INSTRUCTIONS FOR THE TASK ▸
Reproduce each line of the listing exactly.

— BEGIN INFORMATION PROVIDED —

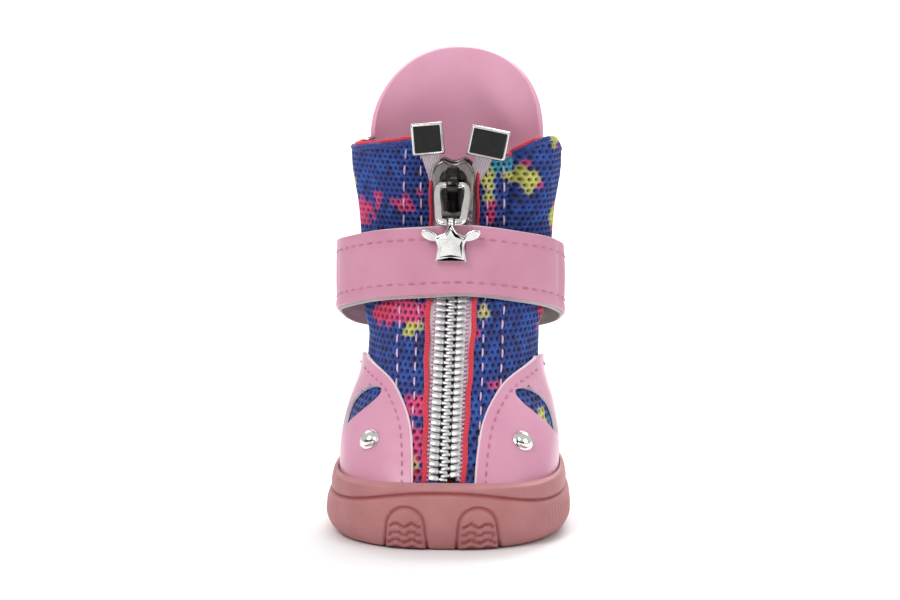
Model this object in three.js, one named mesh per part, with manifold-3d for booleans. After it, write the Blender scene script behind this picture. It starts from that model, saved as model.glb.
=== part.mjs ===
// A small dog boot: moulded rubber cupsole, knitted mesh upper with a metal front zip,
// coated side panels, a strap, a tall back tab, and a star charm on the zip's pull.
// Millimetres, +Z up, toe towards -Y. The origin is on the floor, under the middle of the sole.
import * as THREE from 'three';
import { mergeVertices } from 'three/addons/utils/BufferGeometryUtils.js';
import Module from 'manifold-3d';

const wasm = await Module();
wasm.setup();

// ---- Driving dimensions ---------------------------------------------------------------

const GAP = 0.3;                 // clearance between touching pieces
const SPARE = 5;                 // how far a cutting block runs past what it cuts
const SLIVER = 0.02;             // facets thinner than this are taken up by their neighbours

// Sole
const SOLE_HALF_LENGTH = 28.8;
const SOLE_HALF_WIDTH = 22.3;
const BALL_Y = -4;               // where the sole is widest
const SOLE_SQUARENESS = 2.35;    // exponent of the sole's outline, 2 is an ellipse
const SOLE_AROUND = 60;          // points round each ring of the sole
const CUP_FLOOR = 2.4;           // thickness of the sole under the foot
const TOE_GROOVE_Z = 10.6;       // height of the groove at the toe
const SIDE_GROOVE_Z = 7.7;       // and along the sides
const TOE_LIP_Z = 11.6;          // height of the lip at the toe
const BALL_LIP_Z = 10.8;         // at the ball of the foot
const HEEL_LIP_Z = 12.2;         // and at the heel
const GROOVE_DEPTH = 0.55;
const TREAD_DEPTH = 0.9;
const TREAD_CHANNEL = 1.5;       // width of a channel between two lugs
const TREAD_RAIL_X = 10.6;       // the two channels that run along the foot
const CLAW_X = 6.6;              // centres of the two claw pads on the toe
const CLAW_WIDTH = 7.3;
const CLAW_HEIGHT = 7.4;
const CLAW_PROUD = 0.45;
const CLAW_FOOT_Z = 0.3;         // height of the pads' lower edge
const CLAW_ARCH = 0.9;           // width of a pad's round top as a share of its foot
const CLAW_BACK_Y = -25.9;       // the pads' root, inside the sole's wall

// The channels across the tread: where each lies, and how far it runs to either side.
const TREAD_CHANNELS = [
  { y: -20.5, reach: 12.4 },
  { y: -14.0, reach: 16.2 },
  { y: -7.5, reach: 17.6 },
  { y: 7.5, reach: 17.0 },
  { y: 14.0, reach: 15.0 },
  { y: 20.5, reach: 11.8 },
];

// Upper
const WALL = 1.5;
const UPPER_AROUND = 44;
const UPPER_UP = 14;             // rings from the bottom edge to the collar
const UPPER_BOTTOM = CUP_FLOOR + GAP;
const COLLAR_FRONT_Z = 69.6;
const COLLAR_SIDE_Z = 67.2;
const COLLAR_BACK_Z = 66.4;
const THROAT_HALF_WIDTH = 4.3;   // the opening that the zip closes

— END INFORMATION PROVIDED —

REPLY ▸
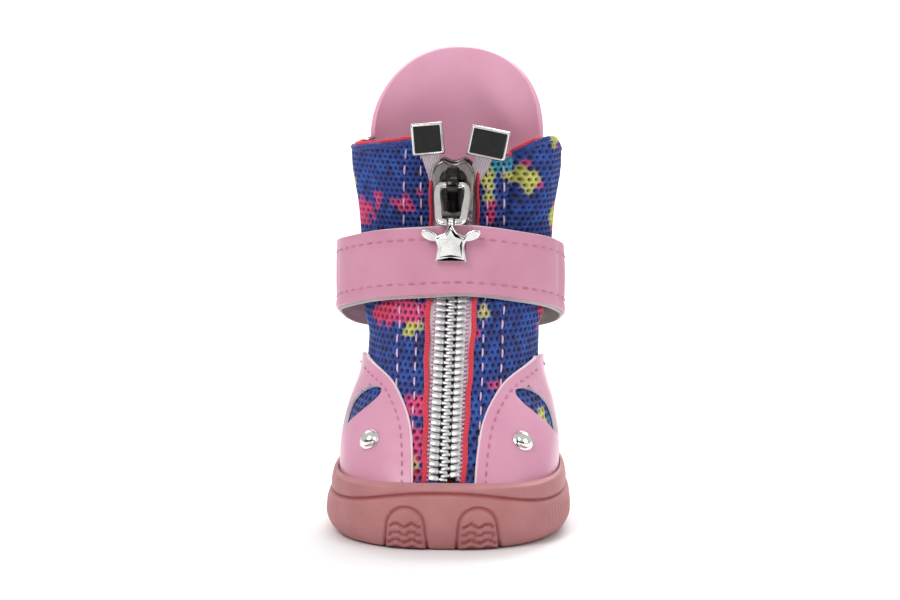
Model this object in three.js, one named mesh per part, with manifold-3d for booleans. After it, write the Blender scene script behind this picture. It starts from that model, saved as model.glb.
=== part.mjs ===
// A small dog boot: moulded rubber cupsole, knitted mesh upper with a metal front zip,
// coated side panels, a strap, a tall back tab, and a star charm on the zip's pull.
// Millimetres, +Z up, toe towards -Y. The origin is on the floor, under the middle of the sole.
import * as THREE from 'three';
import { mergeVertices } from 'three/addons/utils/BufferGeometryUtils.js';
import Module from 'manifold-3d';

const wasm = await Module();
wasm.setup();

// ---- Driving dimensions ---------------------------------------------------------------

const GAP = 0.3;                 // clearance between touching pieces
const SPARE = 5;                 // how far a cutting block runs past what it cuts
const SLIVER = 0.02;             // facets thinner than this are taken up by their neighbours

// Sole
const SOLE_HALF_LENGTH = 28.8;
const SOLE_HALF_WIDTH = 22.3;
const BALL_Y = -4;               // where the sole is widest
const SOLE_SQUARENESS = 2.35;    // exponent of the sole's outline, 2 is an ellipse
const SOLE_AROUND = 60;          // points round each ring of the sole
const CUP_FLOOR = 2.4;           // thickness of the sole under the foot
const TOE_GROOVE_Z = 10.6;       // height of the groove at the toe
const SIDE_GROOVE_Z = 7.7;       // and along the sides
const TOE_LIP_Z = 11.6;          // height of the lip at the toe
const BALL_LIP_Z = 10.8;         // at the ball of the foot
const HEEL_LIP_Z = 12.2;         // and at the heel
const GROOVE_DEPTH = 0.55;
const TREAD_DEPTH = 0.9;
const TREAD_CHANNEL = 1.5;       // width of a channel between two lugs
const TREAD_RAIL_X = 10.6;       // the two channels that run along the foot
const CLAW_X = 6.6;              // centres of the two claw pads on the toe
const CLAW_WIDTH = 7.3;
const CLAW_HEIGHT = 7.4;
const CLAW_PROUD = 0.45;
const CLAW_FOOT_Z = 0.3;         // height of the pads' lower edge
const CLAW_ARCH = 0.9;           // width of a pad's round top as a share of its foot
const CLAW_BACK_Y = -25.9;       // the pads' root, inside the sole's wall

// The channels across the tread: where each lies, and how far it runs to either side.
const TREAD_CHANNELS = [
  { y: -20.5, reach: 12.4 },
  { y: -14.0, reach: 16.2 },
  { y: -7.5, reach: 17.6 },
  { y: 7.5, reach: 17.0 },
  { y: 14.0, reach: 15.0 },
  { y: 20.5, reach: 11.8 },
];

// Upper
const WALL = 1.5;
const UPPER_AROUND = 44;
const UPPER_UP = 14;             // rings from the bottom edge to the collar
const UPPER_BOTTOM = CUP_FLOOR + GAP;
const COLLAR_FRONT_Z = 69.6;
const COLLAR_SIDE_Z = 67.2;
const COLLAR_BACK_Z = 66.4;
const THROAT_HALF_WIDTH = 4.3;   // the opening that the zip closes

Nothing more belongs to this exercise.